Sharon L. McDaniel Named a Nonprofit Leader in Social Work
September 25, 2019
CONTACT:
B. Denise Hawkins
412-512-4690
Bernadetteh@asecondchance-kinship.com
PITTSBURGH—Sharon L. McDaniel, MPA, Ed.D., will receive the 2018 Social Work Day on the Hill Outstanding Individual in the Nonprofit Sector Award. The award, presented by the Congressional Research Institute for Social Work and Policy and the 2018 Social Work Day on the Hill Planning Committee, recognizes an individual who has demonstrated a commitment to promoting the principles and values of the social work profession in the pursuit of social and economic justice through their work with congress or government. She will be honored during a reception at the Rayburn House Office Building in Washington, D.C. on March 21.
Dr. McDaniel is the president and CEO of A Second Chance, Inc. (ASCI), a licensed foster care agency that meets the unique needs of kinship families in Pennsylvania’s two largest counties, Allegheny and Philadelphia.
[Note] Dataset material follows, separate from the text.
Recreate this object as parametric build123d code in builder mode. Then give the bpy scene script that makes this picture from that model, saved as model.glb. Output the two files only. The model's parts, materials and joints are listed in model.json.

She opened ASCI in 1994, a decade into her career as a children’s advocate and director in Pittsburgh. ASCI continues to be the only provider in the country that specializes in child welfare-involved kinship families. Recognizing that kinship families needed an approach that was different from the way traditional foster care is provided, the Department of Human Services (DHS) in Allegheny County partnered with ASCI. The agency is able to license 93 percent of its kinship families so that they have access to needed financial resources and a host of other supports, while providing birth parents with services to help them regain custody of their children. DHS now places more than 60 percent of the children in foster care with kin and achieves permanence in 89 percent of its cases.
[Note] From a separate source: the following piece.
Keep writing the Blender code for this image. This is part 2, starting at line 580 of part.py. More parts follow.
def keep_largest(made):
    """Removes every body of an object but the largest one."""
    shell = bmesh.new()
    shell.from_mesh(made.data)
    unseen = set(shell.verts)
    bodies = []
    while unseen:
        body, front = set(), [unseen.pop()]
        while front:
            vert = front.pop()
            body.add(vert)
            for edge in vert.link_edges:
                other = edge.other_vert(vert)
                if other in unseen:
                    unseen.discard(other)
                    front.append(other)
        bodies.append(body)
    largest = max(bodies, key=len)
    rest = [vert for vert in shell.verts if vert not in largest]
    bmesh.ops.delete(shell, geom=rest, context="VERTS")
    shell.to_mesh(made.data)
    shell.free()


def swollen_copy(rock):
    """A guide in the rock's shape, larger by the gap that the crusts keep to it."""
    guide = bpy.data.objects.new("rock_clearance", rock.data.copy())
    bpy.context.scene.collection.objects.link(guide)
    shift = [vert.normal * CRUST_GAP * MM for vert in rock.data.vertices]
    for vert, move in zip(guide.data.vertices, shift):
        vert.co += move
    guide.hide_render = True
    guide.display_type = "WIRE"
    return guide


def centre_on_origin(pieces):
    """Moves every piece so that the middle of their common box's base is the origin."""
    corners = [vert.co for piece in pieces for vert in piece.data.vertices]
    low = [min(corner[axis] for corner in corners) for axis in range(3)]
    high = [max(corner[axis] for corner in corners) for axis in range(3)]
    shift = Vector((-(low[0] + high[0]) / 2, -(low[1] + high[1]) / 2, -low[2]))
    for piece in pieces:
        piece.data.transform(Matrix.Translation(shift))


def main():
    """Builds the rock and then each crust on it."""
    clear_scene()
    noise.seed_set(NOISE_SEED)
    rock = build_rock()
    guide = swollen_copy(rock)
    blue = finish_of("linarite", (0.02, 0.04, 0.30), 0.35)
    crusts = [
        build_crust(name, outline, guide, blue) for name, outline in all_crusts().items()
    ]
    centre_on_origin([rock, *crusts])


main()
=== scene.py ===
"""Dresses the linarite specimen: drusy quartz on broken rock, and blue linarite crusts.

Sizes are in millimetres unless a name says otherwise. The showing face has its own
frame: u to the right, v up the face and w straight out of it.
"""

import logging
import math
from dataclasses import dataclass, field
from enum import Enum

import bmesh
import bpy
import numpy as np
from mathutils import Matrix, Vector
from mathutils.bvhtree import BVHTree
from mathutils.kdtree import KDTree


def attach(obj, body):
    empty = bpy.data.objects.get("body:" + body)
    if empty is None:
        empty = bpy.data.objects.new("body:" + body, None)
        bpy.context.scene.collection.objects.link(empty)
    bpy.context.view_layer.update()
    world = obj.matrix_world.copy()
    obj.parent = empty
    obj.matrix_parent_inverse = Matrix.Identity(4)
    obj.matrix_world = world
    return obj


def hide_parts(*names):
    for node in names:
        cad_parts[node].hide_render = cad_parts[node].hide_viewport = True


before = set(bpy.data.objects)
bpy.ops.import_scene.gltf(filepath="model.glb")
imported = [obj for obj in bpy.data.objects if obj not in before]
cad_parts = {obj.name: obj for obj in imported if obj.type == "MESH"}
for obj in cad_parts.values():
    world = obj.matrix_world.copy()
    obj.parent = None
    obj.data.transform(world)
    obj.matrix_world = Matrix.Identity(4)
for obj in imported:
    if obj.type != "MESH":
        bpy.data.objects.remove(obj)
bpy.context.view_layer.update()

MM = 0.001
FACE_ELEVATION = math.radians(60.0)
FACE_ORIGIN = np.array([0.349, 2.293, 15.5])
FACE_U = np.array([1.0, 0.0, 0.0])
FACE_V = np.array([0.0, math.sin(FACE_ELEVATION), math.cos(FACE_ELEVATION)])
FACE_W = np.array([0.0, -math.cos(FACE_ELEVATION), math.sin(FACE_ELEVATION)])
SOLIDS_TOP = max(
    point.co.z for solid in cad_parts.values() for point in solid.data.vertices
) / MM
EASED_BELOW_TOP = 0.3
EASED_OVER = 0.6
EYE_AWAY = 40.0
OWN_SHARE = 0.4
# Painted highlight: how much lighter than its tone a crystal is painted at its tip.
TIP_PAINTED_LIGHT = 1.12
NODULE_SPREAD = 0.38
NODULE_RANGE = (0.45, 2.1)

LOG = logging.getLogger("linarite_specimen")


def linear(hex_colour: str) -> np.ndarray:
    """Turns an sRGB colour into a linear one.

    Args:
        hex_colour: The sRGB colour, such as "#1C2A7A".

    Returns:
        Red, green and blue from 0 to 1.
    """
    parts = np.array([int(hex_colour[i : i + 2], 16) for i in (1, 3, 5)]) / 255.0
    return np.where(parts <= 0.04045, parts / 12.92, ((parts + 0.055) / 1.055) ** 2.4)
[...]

Growing up, Dr. McDaniel was one of those children. Most of her caretakers weren’t the strangers often associated with foster care; instead they were close family friends and people who were like family. In her book, “On My Way Home: A Memoir of Kinship, Grace,” she writes about those early years, lessons learned and offers recommendations for innovative and progressive change in child welfare systems.